SRT Prediction Model and Evaluation

A linear SVR model, regularized via ridge penalty and optimized using L-BFGS, maps the ERF-adjusted NT vector to individual behavioral SRT. Nested leave-one-out CV enables unbiased hyperparameter optimization and robust generalization estimates.

Performance metrics include Pearson correlation and NRMSE between predicted and behavioral SRTs. Statistical significance is assessed via a robust null distribution of Fisher Z-transformed random correlations.

Figure 4: (A) Scatterplot of behavioral vs. predicted SRTs with regression fit, (B) distribution of absolute prediction errors.

Parameter Importance via SHAP Analysis

SHAP (Shapley additive explanations) analysis quantifies the attribution of each decoder parameter/component to SVR prediction. Dominant contributors included:

• Theta and delta frequency bands
• Early integration lags
• Subject-specific decoders
• Story task features

This suggests that low-frequency neural dynamics and individualized modeling are critical for capturing intelligibility-linked brain responses.

Figure 5: SHAP value distribution for feature groups and decoder types, demonstrating relative parameter contribution.

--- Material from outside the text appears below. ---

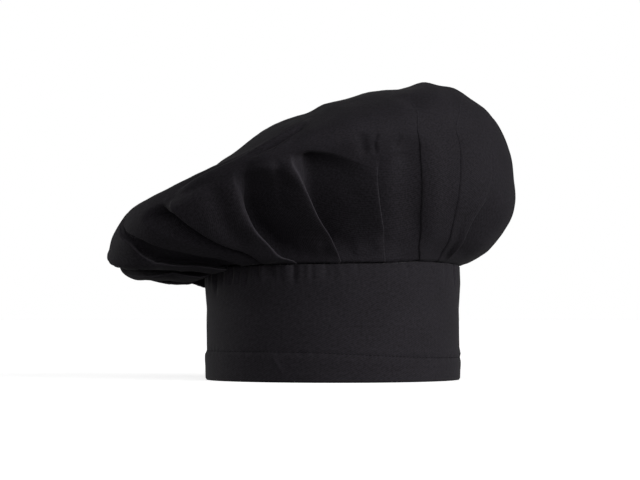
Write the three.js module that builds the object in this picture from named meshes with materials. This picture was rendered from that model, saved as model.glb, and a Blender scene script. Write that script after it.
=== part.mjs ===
import * as THREE from "three";

// A mushroom chef hat in black cotton twill. A stiff band goes round the head, and a wide round
// cloth is pleated into the band's upper edge to make a puffed crown, high at the front of the head
// and hanging down behind it. Millimetres, +Z up, +X to the front of the hat, -Y to the side that shows.

// Driving dimensions, on the outside of the cloth
const headHalfLength = 98;
const headHalfWidth = 85;
const bandHeight = 87;
const clothWall = 1.8;
const hemHeight = 22;
const hemWall = 3.2;
const seamRound = 1.6;
const seamGap = 0.4;

// The crown's cloth goes down inside the band by its seam allowance
const seamAllowance = 10;

// The band's outer face, as steps in or out from its nominal wall: it rounds in at the seam that
// joins the crown, and the turned-up hem stands a little proud under its stitch line
const bandFace = [
  { height: 0, out: -0.9 },
  { height: 1.5, out: 0 },
  { height: 12, out: 0.2 },
  { height: hemHeight - 2, out: 0.3 },
  { height: hemHeight + 3, out: -0.7 },
  { height: 54, out: -1.1 },
  { height: 74, out: 0.4 },
  { height: 83, out: 0.1 },
  { height: bandHeight, out: -seamRound },
];
const bandColumns = 64;

// The crown's rings, one row each. share is how far a ring lies from the seam towards the middle of
// the round cloth. front and back are the ring's two ends in the hat's middle plane, halfWidth its
// reach to each side, and sideZ its height there.
const rings = [
  { share: 0, frontX: 98.4, frontZ: 88.6, backX: -98.4, backZ: 88.2, halfWidth: 85.4, sideZ: 88.6 },
  { share: 0.05, frontX: 108, frontZ: 93, backX: -111, backZ: 80, halfWidth: 90, sideZ: 100 },
  { share: 0.1, frontX: 121, frontZ: 101.5, backX: -128, backZ: 79, halfWidth: 97, sideZ: 113 },
  { share: 0.2, frontX: 137, frontZ: 127, backX: -159, backZ: 84.5, halfWidth: 113, sideZ: 136 },
  { share: 0.3, frontX: 136.5, frontZ: 157, backX: -174, backZ: 96, halfWidth: 125, sideZ: 156 },
  { share: 0.4, frontX: 130, frontZ: 185, backX: -161, backZ: 119, halfWidth: 131, sideZ: 169 },
  { share: 0.5, frontX: 117, frontZ: 209, backX: -138, backZ: 134, halfWidth: 127, sideZ: 180 },
  { share: 0.6, frontX: 93, frontZ: 223, backX: -113, backZ: 147, halfWidth: 112, sideZ: 189 },
  { share: 0.7, frontX: 64, frontZ: 225, backX: -89, backZ: 163, halfWidth: 89, sideZ: 197 },
  { share: 0.8, frontX: 33, frontZ: 218, backX: -65, backZ: 179, halfWidth: 61, sideZ: 201 },
  { share: 0.9, frontX: 5, frontZ: 210, backX: -42, backZ: 193, halfWidth: 31, sideZ: 203 },
  { share: 1, frontX: -20, frontZ: 203, backX: -20, backZ: 203, halfWidth: 0, sideZ: 203 },
];

// Where the crown's mesh has its rows, closer together from the seam to where the pleats run out
const rowShares = [
  0, 0.02, 0.05, 0.085, 0.12, 0.16, 0.2, 0.24, 0.28, 0.32, 0.355, 0.39, 0.425, 0.465, 0.51, 0.58, 0.67, 0.78, 0.89,
];

// The pleats, one row each, round the seam from the front. seam is the pleat's angle in degrees at
// the seam (0 is the front, -90 the side that shows), lean how far its edge has turned where the
// pleat runs out, drop +1 where the cloth falls away on the side of growing angle and -1 on the
// other, depth its fall in millimetres, and reach the share of the cloth at which it has run out.
const pleats = [
  { seam: -190, lean: 6, drop: 1, depth: 12, reach: 0.42 },
  { seam: -172, lean: 2, drop: 1, depth: 7, reach: 0.4 },
  { seam: -155, lean: -6, drop: 1, depth: 8, reach: 0.42 },
  { seam: -139.3, lean: -7, drop: -1, depth: 14, reach: 0.44 },
  { seam: -124.2, lean: -9, drop: -1, depth: 16, reach: 0.42 },
  { seam: -107.2, lean: -5.5, drop: 1, depth: 24, reach: 0.48 },
  { seam: -86.4, lean: -8.5, drop: 1, depth: 22, reach: 0.48 },
  { seam: -65.8, lean: -5.5, drop: 1, depth: 9, reach: 0.52 },
  { seam: -46.8, lean: -10, drop: 1, depth: 5, reach: 0.6 },
  { seam: -26.1, lean: -15, drop: 1, depth: 4, reach: 0.6 },
  { seam: -7, lean: -17, drop: 1, depth: 4, reach: 0.5 },
  { seam: 12, lean: 2, drop: 1, depth: 5, reach: 0.5 },
  { seam: 31, lean: 8, drop: 1, depth: 6, reach: 0.5 },
  { seam: 50, lean: 10, drop: 1, depth: 8, reach: 0.55 },
  { seam: 70, lean: 8, drop: 1, depth: 10, reach: 0.5 },
  { seam: 90, lean: 6, drop: 1, depth: 14, reach: 0.5 },
  { seam: 110, lean: 6, drop: 1, depth: 16, reach: 0.46 },
  { seam: 130, lean: 6, drop: 1, depth: 15, reach: 0.46 },
  { seam: 150, lean: 6, drop: 1, depth: 14, reach: 0.44 },
];

// A pleat's edge is this many degrees wide at the seam and where it runs out. This share of its fall
// is above the smooth crown. By these shares of the cloth it has turned by its whole lean and opened to
// its whole depth, and from this part of its reach its depth fades.
const edgeAtSeam = 0.9;
const edgeAtReach = 6;
const highShare = 0.35;
const turnedBy = 0.3;
const openBy = 0.11;
const fadesFrom = 0.4;

// The panels between pleats puff out between these shares of the cloth
const panelSteps = 4;
const panelPuff = 2.2;
const puffSpan = { from: 0.02, full: 0.15, fading: 0.35, until: 0.75 };

// The cloth hangs lower behind the band on the side that doesn't show
const farSag = { fall: 8, from: 0, full: 0.08, until: 0.34 };

// Soft waves that cross the top of the crown from side to side
const topWave = { length: 64, height: 2.4, crestX: 10, from: 0.42, to: 0.62 };

// A value of the ring table at any share, on a smooth curve through its rows
function ringValue(column, share) {
  const found = rings.findIndex((ring) => ring.share > share);
  const upper = found < 0 ? rings.length - 1 : found;
  const row = (index) => rings[THREE.MathUtils.clamp(index, 0, rings.length - 1)];
  const [before, low, high, after] = [upper - 2, upper - 1, upper, upper + 1].map(row);
  const span = high.share - low.share;
  const slope = (a, b) => ((b[column] - a[column]) / (b.share - a.share)) * span;
  const t = (share - low.share) / span;
  const start = slope(before, high);
  const end = slope(low, after);
  return (
    (2 * t ** 3 - 3 * t ** 2 + 1) * low[column] +
    (t ** 3 - 2 * t ** 2 + t) * start +
    (3 * t ** 2 - 2 * t ** 3) * high[column] +
    (t ** 3 - t ** 2) * end
  );
}

// The crown without its pleats
function smoothCrown(share, angle) {
  const [frontX, frontZ, backX, backZ, halfWidth, sideZ] = [
    "frontX", "frontZ", "backX", "backZ", "halfWidth", "sideZ",
  ].map((column) => ringValue(column, share));
  const turn = THREE.MathUtils.degToRad(angle);
  const middleZ = (frontZ + backZ) / 2;
  const farBack = Math.max(0, Math.sin(turn)) * Math.max(0, -Math.cos(turn)) * 2;
  const sag =
    farSag.fall *
    farBack *
    THREE.MathUtils.smoothstep(share, farSag.from, farSag.full) *
    (1 - THREE.MathUtils.smoothstep(share, farSag.full, farSag.until));
  return new THREE.Vector3(
    (frontX + backX) / 2 + ((frontX - backX) / 2) * Math.cos(turn),
    halfWidth * Math.sin(turn),
    middleZ + ((frontZ - backZ) / 2) * Math.cos(turn) + (sideZ - middleZ) * Math.sin(turn) ** 2 - sag,
  );
}

// The direction straight out of the smooth crown
function outward(share, angle) {
  const step = 0.01;
  const inside = THREE.MathUtils.clamp(share, step, 1 - 2 * step);
  const along = smoothCrown(inside, angle + 1).sub(smoothCrown(inside, angle - 1));
  const up = smoothCrown(inside + step, angle).sub(smoothCrown(inside - step, angle));
  return along.cross(up).normalize();
}

// The mesh columns of one row: two at each pleat's edge and some on each panel between pleats
function rowColumns(share) {
  const edges = pleats.map((pleat) => {
    const angle = pleat.seam + pleat.lean * THREE.MathUtils.smoothstep(share, 0, turnedBy);
    const opening = THREE.MathUtils.smoothstep(share, 0, pleat.reach);
    const width = THREE.MathUtils.lerp(edgeAtSeam, edgeAtReach, opening);
    const fall = THREE.MathUtils.smoothstep(share, fadesFrom * pleat.reach, pleat.reach);
    const depth = pleat.depth * THREE.MathUtils.smoothstep(share, 0, openBy) * (1 - fall);
    const high = depth * highShare;
    const low = high - depth;
    return pleat.drop > 0
      ? { left: angle, leftHeight: high, right: angle + width, rightHeight: low }
      : { left: angle - width, leftHeight: low, right: angle, rightHeight: high };
  });
  const filled = THREE.MathUtils.smoothstep(share, puffSpan.from, puffSpan.full);
  const flattened = THREE.MathUtils.smoothstep(share, puffSpan.fading, puffSpan.until);
  const puff = panelPuff * filled * (1 - flattened);
  const columns = [];
  edges.forEach((edge, index) => {
    const lastOne = index === edges.length - 1;
    const next = lastOne ? edges[0] : edges[index + 1];
    const nextLeft = next.left + (lastOne ? 360 : 0);
    columns.push({ angle: edge.left, height: edge.leftHeight });
    for (let step = 0; step <= panelSteps; step += 1) {
      const part = step / (panelSteps + 1);
      columns.push({
        angle: THREE.MathUtils.lerp(edge.right, nextLeft, part),
        height:
          THREE.MathUtils.lerp(edge.rightHeight, next.leftHeight, THREE.MathUtils.smoothstep(part, 0, 1)) +
          puff * Math.sin(Math.PI * part),
      });
    }
  });
  return columns;
}

function crownRow(share) {
  const onTop = THREE.MathUtils.smoothstep(share, topWave.from, topWave.to);
  return rowColumns(share).map(({ angle, height }) => {
    const point = smoothCrown(share, angle).addScaledVector(outward(share, angle), height);
    point.z += topWave.height * onTop * Math.cos((2 * Math.PI * (point.x - topWave.crestX)) / topWave.length);
    return point;
  });
}

// A level ring inside the band, with the crown's own columns, for the seam allowance
function allowanceRow(height, inset) {
  return rowColumns(0).map(({ angle }) => {
    const turn = THREE.MathUtils.degToRad(angle);
    return new THREE.Vector3(
      (headHalfLength - inset) * Math.cos(turn),
      (headHalfWidth - inset) * Math.sin(turn),
      height,
    );
  });
}

// The same rows moved in by the cloth's thickness, along the normal at each point
function innerRows(rows, wall) {
  const count = rows[0].length;
  return rows.map((row, index) => {
    const below = rows[Math.max(index - 1, 0)];
    const above = rows[Math.min(index + 1, rows.length - 1)];
    return row.map((point, column) => {
      const along = row[(column + 1) % count].clone().sub(row[(column + count - 1) % count]);
      const up = above[column].clone().sub(below[column]);
      return point.clone().addScaledVector(along.cross(up).normalize(), -wall);
    });
  });
}

// A closed skin over rows of points that all have the same count. Each row runs anticlockwise from
// above. The first and last rows join each other, or close on one point each where poles are given.
function skin(rows, poles) {
  const count = rows[0].length;
  const points = rows.flat();
  const triangles = [];
  const rowPairs = poles ? rows.length - 1 : rows.length;
  for (let row = 0; row < rowPairs; row += 1) {
    const next = (row + 1) % rows.length;
    for (let column = 0; column < count; column += 1) {
      const beside = (column + 1) % count;
      const [a, b] = [row * count + column, row * count + beside];
      const [c, d] = [next * count + column, next * count + beside];
      triangles.push(a, b, d, a, d, c);
    }
  }
  if (poles) {
    const first = points.push(poles[0]) - 1;
    const last = points.push(poles[1]) - 1;
    const top = (rows.length - 1) * count;
    for (let column = 0; column < count; column += 1) {
      const beside = (column + 1) % count;
      triangles.push(first, beside, column);
      triangles.push(last, top + column, top + beside);
    }
  }
  const geometry = new THREE.BufferGeometry().setFromPoints(points);
  geometry.setIndex(triangles);
  geometry.computeVertexNormals();
  return geometry;
}

// The band: a tube of cloth, oval like a head, thicker where its lower edge is turned up inside
function makeBand() {
  const ring = (height, inset) =>
    Array.from({ length: bandColumns }, (_, column) => {
      const turn = (2 * Math.PI * column) / bandColumns;
      return new THREE.Vector3(
        (headHalfLength - inset) * Math.cos(turn),
        (headHalfWidth - inset) * Math.sin(turn),
        height,
      );
    });
  const outside = bandFace.map(({ height, out }) => ring(height, -out));
  const inside = [
    ring(bandHeight, seamRound + clothWall),
    ring(bandHeight - seamAllowance, seamRound + clothWall),
    ring(hemHeight + 1, seamRound + clothWall - 0.6),
    ring(hemHeight, hemWall),
    ring(0, hemWall),
  ];
  return skin([...outside, ...inside]);
}

// The crown: one round cloth as a hollow shell, open below where it is sewn into the band
function makeCrown() {
  const inset = seamRound + clothWall + seamGap;
  const outside = [
    allowanceRow(bandHeight - seamAllowance, inset),
    allowanceRow(bandHeight + 0.2, inset),
    ...rowShares.map(crownRow),
  ];
  const inside = innerRows(outside, clothWall).reverse();
  const pole = smoothCrown(1, 0);
  pole.z += topWave.height * Math.cos((2 * Math.PI * (pole.x - topWave.crestX)) / topWave.length);
  const innerPole = pole.clone().add(new THREE.Vector3(0, 0, -clothWall));
  return skin([...inside, ...outside], [innerPole, pole]);
}

const blackTwill = { color: 0x201e23, roughness: 0.9, metalness: 0 };

function named(name, geometry) {
  const mesh = new THREE.Mesh(geometry, new THREE.MeshStandardMaterial(blackTwill));
  mesh.name = name;
  return mesh;
}

const hat = new THREE.Group();
hat.add(named("band", makeBand()), named("crown", makeCrown()));

// The origin is the middle of the underside of the box round the hat
const box = new THREE.Box3().setFromObject(hat);
const middle = box.getCenter(new THREE.Vector3());
hat.position.set(-middle.x, -middle.y, -box.min.z);

export default hat;
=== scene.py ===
# %% [markdown]
# A mushroom chef hat in black cotton twill. The frame holds two solids, the band and the crown. This
# script dresses them: a finely pleated crown cloth, a starched band with puckers and a stitched hem,
# and one twill finish that is crisper on the band and softer on the crown.

# %% Load the frame
import math
import bpy
import numpy as np
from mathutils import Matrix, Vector, noise


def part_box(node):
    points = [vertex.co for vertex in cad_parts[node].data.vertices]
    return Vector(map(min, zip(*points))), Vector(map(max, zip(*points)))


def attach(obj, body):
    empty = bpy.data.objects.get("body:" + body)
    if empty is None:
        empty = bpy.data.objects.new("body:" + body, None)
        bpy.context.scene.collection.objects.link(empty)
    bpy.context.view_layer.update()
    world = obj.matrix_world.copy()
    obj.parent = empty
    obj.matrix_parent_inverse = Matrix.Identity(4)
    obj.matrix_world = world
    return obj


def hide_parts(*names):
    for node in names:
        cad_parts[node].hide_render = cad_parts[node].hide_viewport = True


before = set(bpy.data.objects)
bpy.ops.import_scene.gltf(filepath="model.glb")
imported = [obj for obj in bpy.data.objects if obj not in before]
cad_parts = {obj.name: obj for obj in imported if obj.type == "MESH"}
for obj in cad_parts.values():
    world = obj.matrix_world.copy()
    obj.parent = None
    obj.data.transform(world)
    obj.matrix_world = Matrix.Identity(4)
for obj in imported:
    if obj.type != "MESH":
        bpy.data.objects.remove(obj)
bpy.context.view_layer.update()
print("the frame's solids:", ", ".join(sorted(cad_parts)))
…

Data Reduction and Clinical Efficiency

Systematic reduction of EEG recording duration confirms:

• Matrix sentence reduction: Directly and adversely impacts prediction accuracy, highlighting the criticality of sufficient stimulus diversity for SS decoders.
• Story duration reduction: Down to 3 minutes without accuracy loss, supporting efficient protocol adaptation.

Combined SI and SS decoders consistently outperform approaches relying on either in isolation.

Figure 6: Impact of reducing EEG data (matrix sentence number and story duration) on prediction error for different decoder integration strategies.

Comparative Benchmarking

Despite not yielding the highest raw correlation in literature, the multi-decoder method achieves lowest NRMSE, indicating superior normalized accuracy across lower-variability SRT datasets. Distinct from prior work, this method avoids failure on individual subjects and removes the necessity for post-hoc curve fitting, enhancing both reliability and scalability.

Implications and Future Directions

Practically, this framework is positioned for clinical translation, notably in populations unable to participate in behavioral measurements, such as patients with DOC or pediatric cohorts. The protocol reduces EEG burden to approximately 15 minutes while maintaining sub-decibel precision, advancing usability. Theoretically, the paradigm demonstrates the value of comprehensive parameter integration and individualized neural decoding for objective auditory function assessment.

Future work should:

• Validate in populations with hearing loss and older adults to establish robustness in diverse clinical scenarios.
• Explore exclusive use of continuous audiobook stimuli at multiple SNRs for further ecological gains.
• Refine multi-decoder strategies and feature selection via interpretable machine learning methodologies.

Conclusion

The multi-decoder neural tracking method with ERF-adjusted NT vectors and SVR modeling reliably predicts speech intelligibility with sub-decibel accuracy and minimal data requirements. Parameter attribution underscores the primacy of low-frequency neural tracking and subject-specific modeling. This approach represents an advance toward robust, objective EEG-based intelligibility estimates suitable for populations where behavioral testing is impractical, and should be further examined in broader clinical populations.

Figure 7: Null distribution for correlation benchmarking, demonstrating that observed SRT prediction correlation is statistically non-chance.